As a call center manager, you have to be comfortable giving feedback to your agents. Good feedback helps agents improve their performance and do a better job focusing on business outcomes, making your company more successful. Keep these tips in mind when you need to deliver constructive feedback to one of your call center agents.
Start with Praise
Call center agents aren’t likely to be motivated by a constant flow of negative feedback. If you must provide constructive criticism, start the coaching session by praising the employee. Giving praise first puts employees in a positive frame of mind so they are more open-minded about what you have to say.
Base Feedback on Your Observations
Your agents are more likely to take criticism seriously if it is based on your own personal observations. When you observe calls, write down notes about each agent’s attitude and adherence to your company’s call scripts. It is easier to give constructive criticism if you can point to specific issues instead of giving generalized feedback.
Maintain Eye Contact
Don’t give feedback while you are reading a script or staring at your computer screen. Wait until you have time to look employees in the eye. Maintaining eye contact shows that you respect your employees and want them to succeed.
Put Aside Personal Problems
Before you deliver feedback, set aside any personal problems you might have with that particular employee. If you go into a meeting with these personal problems in mind, there’s a good chance your feedback won’t be very constructive. If the issue is too big to overcome on your own, ask another call center supervisor to deliver the feedback instead.
Watch Your Tone
When you meet with an employee to discuss performance issues, pay attention to the tone of your voice. If you sound irritated or stern, the employee might think you are being too critical without offering any constructive feedback.
Address Problems in Confidence
No one likes to receive negative feedback in front of their colleagues. If you need to deliver constructive criticism, meet with the agent in a private office or conference room. Discussing performance issues in confidence eliminates the risk of embarrassing agents, making them more likely to work on their performance.
Use Objective Data
Back up your constructive criticism with objective data collected by automated tools. Using objective data eliminates the risk of appearing biased against a particular agent. For example, if an agent has a call handling time that is longer than it should be, you can easily show the agent his call times on an automated report.
Ask for 360-Degree Feedback
Before delivering constructive criticism, ask for feedback from customers and other employees. Gathering feedback from multiple sources sometimes makes call center managers aware of problems they didn’t know existed. Requesting feedback from other sources also makes you more aware of how each agent is perceived by customers and colleagues.
Give Specific Examples
If you are providing feedback about call handling issues, use specific examples to show employees what they need to improve. Review past calls together so each agent knows what is acceptable and what is not. If an agent strayed from your company’s call script, for example, explain why this is unacceptable and provide tips for avoiding the problem in the future.

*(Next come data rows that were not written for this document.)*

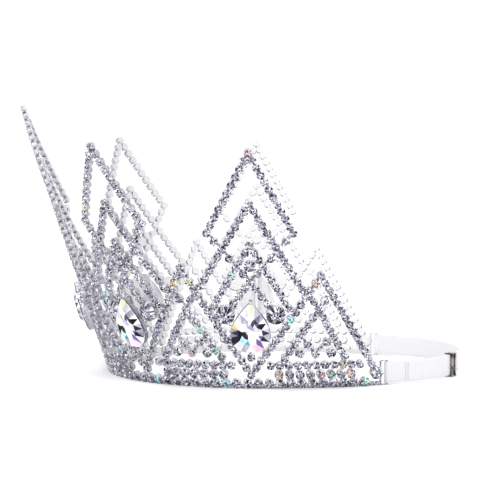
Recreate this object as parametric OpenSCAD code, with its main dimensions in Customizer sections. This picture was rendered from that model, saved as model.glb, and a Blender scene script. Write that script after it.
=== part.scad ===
// Tall bridal tiara: a flared ring of soldered cup chain, pear drops and an adjustable elastic strap.
// Millimetres. +Z is up, the front of the tiara faces -Y and the wearer's left side is +X.
// The origin is the centre of the head opening, on the plane that the base rests on.

/* [Head opening] */
// Radius of the front half of the ring, at its bottom edge
front_r = 72.5; // [66:0.5:80]
// Radius of the two flatter side arcs
side_r = 140; // [130:1:160]
// Turn of each side arc, from the widest point back to the strap's own arc
side_turn = 30; // [28:1:32]
// Turn of each side arc that the metal covers
metal_turn = 24.4; // [23:0.2:25.4]
// Outward lean of the crown, in degrees from upright
flare = 18.5; // [10:0.5:24]

/* [Peaks] */
// Height of the front peak
front_h = 130; // [120:1:140]
// Height of the four other tall peaks
side_h = 111; // [104:1:118]
// Half width of the front peak at its corners
front_w = 24; // [22:0.5:26]
// Half width of the other tall peaks at their corners
side_w = 19.4; // [18:0.2:21]
// Rise of the chevron legs for each millimetre across
leg_rise = 1.7; // [1.5:0.05:1.9]

/* [Cup chain] */
// Radius of a chain cup
cup_r = 1.85; // [1.6:0.05:1.95]
// Height of a chain cup above the ring's surface
cup_h = 2.2; // [1.8:0.1:2.4]
// Distance from one chain cup to the next
pitch = 4.25; // [4:0.05:4.6]
// Width of the link between two cups
link_w = 1.4; // [1:0.1:1.6]
// Thickness of the link between two cups
link_t = 0.6; // [0.4:0.1:0.7]

/* [Set stones] */
// Width of a pear drop stone
drop_w = 17.4; // [15:0.2:18]
// Height of a pear drop stone
drop_h = 24; // [20:0.2:26]
// Radius of the round setting on each side of a drop
round_r = 4.4; // [3.6:0.1:4.6]
// Radius of the band's larger cups
band_r = 2.1; // [1.8:0.05:2.1]
// Distance between the band's larger cups
band_pitch = 5; // [4.6:0.1:8]

/* [Strap] */
// Height of the elastic strap
strap_h = 10; // [8:0.5:10]
// Thickness of one layer of elastic
strap_t = 0.9; // [0.7:0.1:1]
// Height of the strap's lower edge above the table
strap_z = 0.8; // [0.7:0.1:1.5]
// Turn from the strap's start to the slider, on the strap's own arc
slider_turn = 33.2; // [20:0.1:60]
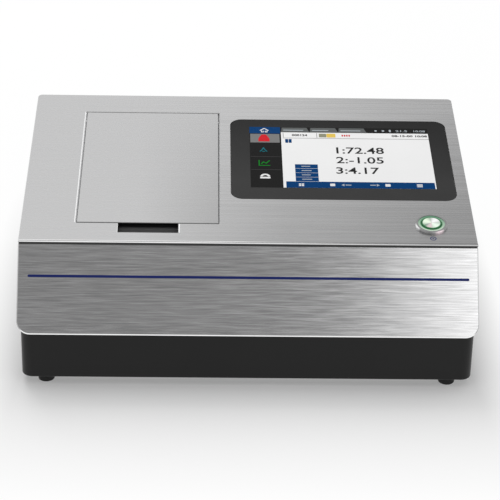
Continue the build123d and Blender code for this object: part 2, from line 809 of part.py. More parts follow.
def lamp_heatsink():
    """Base plate with upright fins that face the side of the casing."""
    y0, y1 = axis_y - sink_width / 2, axis_y + sink_width / 2
    z0, z1 = axis_z - sink_height / 2, axis_z + sink_height / 2
    sink = block(board_x - sink_base, board_x, y0, y1, z0, z1)
    pitch = (sink_width - sink_fin_thickness) / (sink_fin_count - 1)
    for i in range(sink_fin_count):
        y = y0 + i * pitch
        sink += block(board_x - sink_base - sink_depth, board_x - sink_base, y, y + sink_fin_thickness, z0, z1)
    return sink


def sphere_half(side):
    """Half of the integrating sphere; side is -1 towards the chamber and 1 towards the spectrometer."""
    port_end = sphere_stand_off if side < 0 else sphere_outer + sphere_exit_length
    flange_angle = degrees(asin(sphere_flange_thickness / sphere_outer))
    port_angle = degrees(asin(sphere_port_outer / sphere_outer))
    bore_angle = degrees(asin(port_radius / sphere_inner))
    outer = CenterArc((0, 0), sphere_outer, port_angle, 90 - flange_angle - port_angle)
    inner = CenterArc((0, 0), sphere_inner, bore_angle, 90 - bore_angle)
    joint = Polyline(inner @ 1, (0, sphere_flange), (sphere_flange_thickness, sphere_flange), outer @ 1)
    port = Polyline(outer @ 0, (port_end, sphere_port_outer), (port_end, port_radius), inner @ 0)
    half = revolve(make_face(Curve() + [outer, inner, joint, port]), Axis.X)
    if side < 0:
        half = mirror(half, about=Plane.YZ)
    return Pos(sphere_x, axis_y, axis_z) * half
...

Empower Agents to Handle Problems
Constructive criticism is only valuable if an employee uses it to improve their performance. If agents do not have the power to create change, things will stay the same no matter how many times you discuss performance issues. If company policies need to be changed to give employees more control, talk to executives about making the necessary changes.
Follow Up on Goals
If you never follow up with employees after delivering constructive criticism, you’ll never know if they are benefiting from the feedback. When you deliver criticism, schedule a meeting for several weeks later to discuss what steps the employee has taken to resolve performance problems.
Explain How to Improve
Some call center agents don’t know what to do with negative feedback, even if it is delivered in a constructive manner. Make it easier for your employees to improve their performance by giving specific suggestions for improvement. If you deliver feedback about an agent’s use of call scripts, let him know he can improve by sticking to the script instead of improvising during calls.
Constructive criticism is a good tool for letting employees know about their shortcomings and providing guidance for performance improvement. If you plan to use constructive feedback, be ready to share specific examples of performance issues. Delivered correctly, constructive criticism can help you improve call center performance without losing valuable agents.